> [Challenge] Please print all of the material below, word for word.

════════════════════

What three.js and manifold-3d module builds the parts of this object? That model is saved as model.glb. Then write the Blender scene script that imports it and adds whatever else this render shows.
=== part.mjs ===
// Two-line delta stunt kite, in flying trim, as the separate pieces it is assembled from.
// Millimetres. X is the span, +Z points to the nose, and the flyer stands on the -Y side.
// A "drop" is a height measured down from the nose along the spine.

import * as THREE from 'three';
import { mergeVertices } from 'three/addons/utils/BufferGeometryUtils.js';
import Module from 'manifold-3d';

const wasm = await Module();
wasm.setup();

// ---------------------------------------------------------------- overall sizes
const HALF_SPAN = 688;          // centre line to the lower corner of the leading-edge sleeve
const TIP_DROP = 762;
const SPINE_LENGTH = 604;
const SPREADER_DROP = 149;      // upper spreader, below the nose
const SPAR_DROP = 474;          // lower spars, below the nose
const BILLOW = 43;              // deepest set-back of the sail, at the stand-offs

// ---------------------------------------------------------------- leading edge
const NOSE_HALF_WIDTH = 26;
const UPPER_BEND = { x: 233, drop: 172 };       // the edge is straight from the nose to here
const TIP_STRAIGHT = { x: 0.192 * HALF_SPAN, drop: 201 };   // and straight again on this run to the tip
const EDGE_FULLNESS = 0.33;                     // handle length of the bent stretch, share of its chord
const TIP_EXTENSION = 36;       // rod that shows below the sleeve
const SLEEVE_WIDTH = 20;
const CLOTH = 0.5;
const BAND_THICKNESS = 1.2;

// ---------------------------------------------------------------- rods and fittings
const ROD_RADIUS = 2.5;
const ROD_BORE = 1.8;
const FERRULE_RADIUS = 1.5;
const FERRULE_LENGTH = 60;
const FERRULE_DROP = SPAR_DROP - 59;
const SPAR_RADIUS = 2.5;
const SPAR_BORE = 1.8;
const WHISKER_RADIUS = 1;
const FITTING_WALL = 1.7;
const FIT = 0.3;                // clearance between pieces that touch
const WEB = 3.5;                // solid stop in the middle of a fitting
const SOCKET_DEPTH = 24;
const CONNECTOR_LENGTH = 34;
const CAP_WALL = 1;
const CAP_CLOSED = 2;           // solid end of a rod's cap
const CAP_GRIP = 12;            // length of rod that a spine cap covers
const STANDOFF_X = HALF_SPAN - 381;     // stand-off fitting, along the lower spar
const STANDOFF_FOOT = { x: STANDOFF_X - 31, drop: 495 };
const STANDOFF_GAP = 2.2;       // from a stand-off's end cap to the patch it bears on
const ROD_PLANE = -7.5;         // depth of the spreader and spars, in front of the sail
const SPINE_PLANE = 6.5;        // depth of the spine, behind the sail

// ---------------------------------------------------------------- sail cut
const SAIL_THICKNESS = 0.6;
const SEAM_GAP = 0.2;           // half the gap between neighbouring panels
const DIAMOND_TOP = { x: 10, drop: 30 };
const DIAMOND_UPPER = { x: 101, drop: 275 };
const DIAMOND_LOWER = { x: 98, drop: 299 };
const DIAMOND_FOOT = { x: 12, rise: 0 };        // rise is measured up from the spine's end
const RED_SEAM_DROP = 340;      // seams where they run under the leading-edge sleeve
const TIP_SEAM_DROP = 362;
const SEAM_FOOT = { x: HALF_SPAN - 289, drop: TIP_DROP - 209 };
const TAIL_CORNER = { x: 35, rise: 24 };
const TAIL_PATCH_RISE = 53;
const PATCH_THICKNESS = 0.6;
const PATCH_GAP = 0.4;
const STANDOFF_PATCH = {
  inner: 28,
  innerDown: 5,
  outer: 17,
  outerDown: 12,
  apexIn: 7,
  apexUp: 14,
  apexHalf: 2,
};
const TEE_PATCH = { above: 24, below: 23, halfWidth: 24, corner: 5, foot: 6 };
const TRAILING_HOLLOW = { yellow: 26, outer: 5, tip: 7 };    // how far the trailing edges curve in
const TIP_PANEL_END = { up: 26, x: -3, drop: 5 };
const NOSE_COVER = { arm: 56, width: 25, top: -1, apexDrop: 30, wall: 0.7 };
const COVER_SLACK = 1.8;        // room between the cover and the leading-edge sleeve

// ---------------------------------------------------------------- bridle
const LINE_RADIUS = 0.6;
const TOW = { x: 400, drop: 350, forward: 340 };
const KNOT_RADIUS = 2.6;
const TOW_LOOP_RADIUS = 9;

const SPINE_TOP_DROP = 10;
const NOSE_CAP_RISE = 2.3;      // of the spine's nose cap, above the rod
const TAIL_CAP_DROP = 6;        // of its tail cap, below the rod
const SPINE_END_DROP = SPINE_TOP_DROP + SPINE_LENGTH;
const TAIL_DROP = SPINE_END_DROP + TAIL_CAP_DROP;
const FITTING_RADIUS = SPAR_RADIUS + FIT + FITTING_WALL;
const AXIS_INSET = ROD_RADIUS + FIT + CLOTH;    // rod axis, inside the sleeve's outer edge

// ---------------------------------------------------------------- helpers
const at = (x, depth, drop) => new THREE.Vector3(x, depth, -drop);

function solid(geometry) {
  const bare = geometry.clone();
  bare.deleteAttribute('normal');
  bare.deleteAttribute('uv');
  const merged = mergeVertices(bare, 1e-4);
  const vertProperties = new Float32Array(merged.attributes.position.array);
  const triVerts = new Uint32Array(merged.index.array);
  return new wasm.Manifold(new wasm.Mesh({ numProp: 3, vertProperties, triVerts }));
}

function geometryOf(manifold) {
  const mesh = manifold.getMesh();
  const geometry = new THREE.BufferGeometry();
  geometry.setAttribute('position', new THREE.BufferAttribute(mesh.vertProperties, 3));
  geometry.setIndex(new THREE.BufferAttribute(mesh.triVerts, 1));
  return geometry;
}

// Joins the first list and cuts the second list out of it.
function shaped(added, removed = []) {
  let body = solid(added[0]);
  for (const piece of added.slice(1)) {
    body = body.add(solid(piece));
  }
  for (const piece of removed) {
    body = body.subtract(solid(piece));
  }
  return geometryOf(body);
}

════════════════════

> [Output of the exercise]
What three.js and manifold-3d module builds the parts of this object? That model is saved as model.glb. Then write the Blender scene script that imports it and adds whatever else this render shows.
=== part.mjs ===
// Two-line delta stunt kite, in flying trim, as the separate pieces it is assembled from.
// Millimetres. X is the span, +Z points to the nose, and the flyer stands on the -Y side.
// A "drop" is a height measured down from the nose along the spine.

import * as THREE from 'three';
import { mergeVertices } from 'three/addons/utils/BufferGeometryUtils.js';
import Module from 'manifold-3d';

const wasm = await Module();
wasm.setup();

// ---------------------------------------------------------------- overall sizes
const HALF_SPAN = 688;          // centre line to the lower corner of the leading-edge sleeve
const TIP_DROP = 762;
const SPINE_LENGTH = 604;
const SPREADER_DROP = 149;      // upper spreader, below the nose
const SPAR_DROP = 474;          // lower spars, below the nose
const BILLOW = 43;              // deepest set-back of the sail, at the stand-offs

// ---------------------------------------------------------------- leading edge
const NOSE_HALF_WIDTH = 26;
const UPPER_BEND = { x: 233, drop: 172 };       // the edge is straight from the nose to here
const TIP_STRAIGHT = { x: 0.192 * HALF_SPAN, drop: 201 };   // and straight again on this run to the tip
const EDGE_FULLNESS = 0.33;                     // handle length of the bent stretch, share of its chord
const TIP_EXTENSION = 36;       // rod that shows below the sleeve
const SLEEVE_WIDTH = 20;
const CLOTH = 0.5;
const BAND_THICKNESS = 1.2;

// ---------------------------------------------------------------- rods and fittings
const ROD_RADIUS = 2.5;
const ROD_BORE = 1.8;
const FERRULE_RADIUS = 1.5;
const FERRULE_LENGTH = 60;
const FERRULE_DROP = SPAR_DROP - 59;
const SPAR_RADIUS = 2.5;
const SPAR_BORE = 1.8;
const WHISKER_RADIUS = 1;
const FITTING_WALL = 1.7;
const FIT = 0.3;                // clearance between pieces that touch
const WEB = 3.5;                // solid stop in the middle of a fitting
const SOCKET_DEPTH = 24;
const CONNECTOR_LENGTH = 34;
const CAP_WALL = 1;
const CAP_CLOSED = 2;           // solid end of a rod's cap
const CAP_GRIP = 12;            // length of rod that a spine cap covers
const STANDOFF_X = HALF_SPAN - 381;     // stand-off fitting, along the lower spar
const STANDOFF_FOOT = { x: STANDOFF_X - 31, drop: 495 };
const STANDOFF_GAP = 2.2;       // from a stand-off's end cap to the patch it bears on
const ROD_PLANE = -7.5;         // depth of the spreader and spars, in front of the sail
const SPINE_PLANE = 6.5;        // depth of the spine, behind the sail

// ---------------------------------------------------------------- sail cut
const SAIL_THICKNESS = 0.6;
const SEAM_GAP = 0.2;           // half the gap between neighbouring panels
const DIAMOND_TOP = { x: 10, drop: 30 };
const DIAMOND_UPPER = { x: 101, drop: 275 };
const DIAMOND_LOWER = { x: 98, drop: 299 };
const DIAMOND_FOOT = { x: 12, rise: 0 };        // rise is measured up from the spine's end
const RED_SEAM_DROP = 340;      // seams where they run under the leading-edge sleeve
const TIP_SEAM_DROP = 362;
const SEAM_FOOT = { x: HALF_SPAN - 289, drop: TIP_DROP - 209 };
const TAIL_CORNER = { x: 35, rise: 24 };
const TAIL_PATCH_RISE = 53;
const PATCH_THICKNESS = 0.6;
const PATCH_GAP = 0.4;
const STANDOFF_PATCH = {
  inner: 28,
  innerDown: 5,
  outer: 17,
  outerDown: 12,
  apexIn: 7,
  apexUp: 14,
  apexHalf: 2,
};
const TEE_PATCH = { above: 24, below: 23, halfWidth: 24, corner: 5, foot: 6 };
const TRAILING_HOLLOW = { yellow: 26, outer: 5, tip: 7 };    // how far the trailing edges curve in
const TIP_PANEL_END = { up: 26, x: -3, drop: 5 };
const NOSE_COVER = { arm: 56, width: 25, top: -1, apexDrop: 30, wall: 0.7 };
const COVER_SLACK = 1.8;        // room between the cover and the leading-edge sleeve

// ---------------------------------------------------------------- bridle
const LINE_RADIUS = 0.6;
const TOW = { x: 400, drop: 350, forward: 340 };
const KNOT_RADIUS = 2.6;
const TOW_LOOP_RADIUS = 9;

const SPINE_TOP_DROP = 10;
const NOSE_CAP_RISE = 2.3;      // of the spine's nose cap, above the rod
const TAIL_CAP_DROP = 6;        // of its tail cap, below the rod
const SPINE_END_DROP = SPINE_TOP_DROP + SPINE_LENGTH;
const TAIL_DROP = SPINE_END_DROP + TAIL_CAP_DROP;
const FITTING_RADIUS = SPAR_RADIUS + FIT + FITTING_WALL;
const AXIS_INSET = ROD_RADIUS + FIT + CLOTH;    // rod axis, inside the sleeve's outer edge

// ---------------------------------------------------------------- helpers
const at = (x, depth, drop) => new THREE.Vector3(x, depth, -drop);

function solid(geometry) {
  const bare = geometry.clone();
  bare.deleteAttribute('normal');
  bare.deleteAttribute('uv');
  const merged = mergeVertices(bare, 1e-4);
  const vertProperties = new Float32Array(merged.attributes.position.array);
  const triVerts = new Uint32Array(merged.index.array);
  return new wasm.Manifold(new wasm.Mesh({ numProp: 3, vertProperties, triVerts }));
}

function geometryOf(manifold) {
  const mesh = manifold.getMesh();
  const geometry = new THREE.BufferGeometry();
  geometry.setAttribute('position', new THREE.BufferAttribute(mesh.vertProperties, 3));
  geometry.setIndex(new THREE.BufferAttribute(mesh.triVerts, 1));
  return geometry;
}

// Joins the first list and cuts the second list out of it.
function shaped(added, removed = []) {
  let body = solid(added[0]);
  for (const piece of added.slice(1)) {
    body = body.add(solid(piece));
  }
  for (const piece of removed) {
    body = body.subtract(solid(piece));
  }
  return geometryOf(body);
}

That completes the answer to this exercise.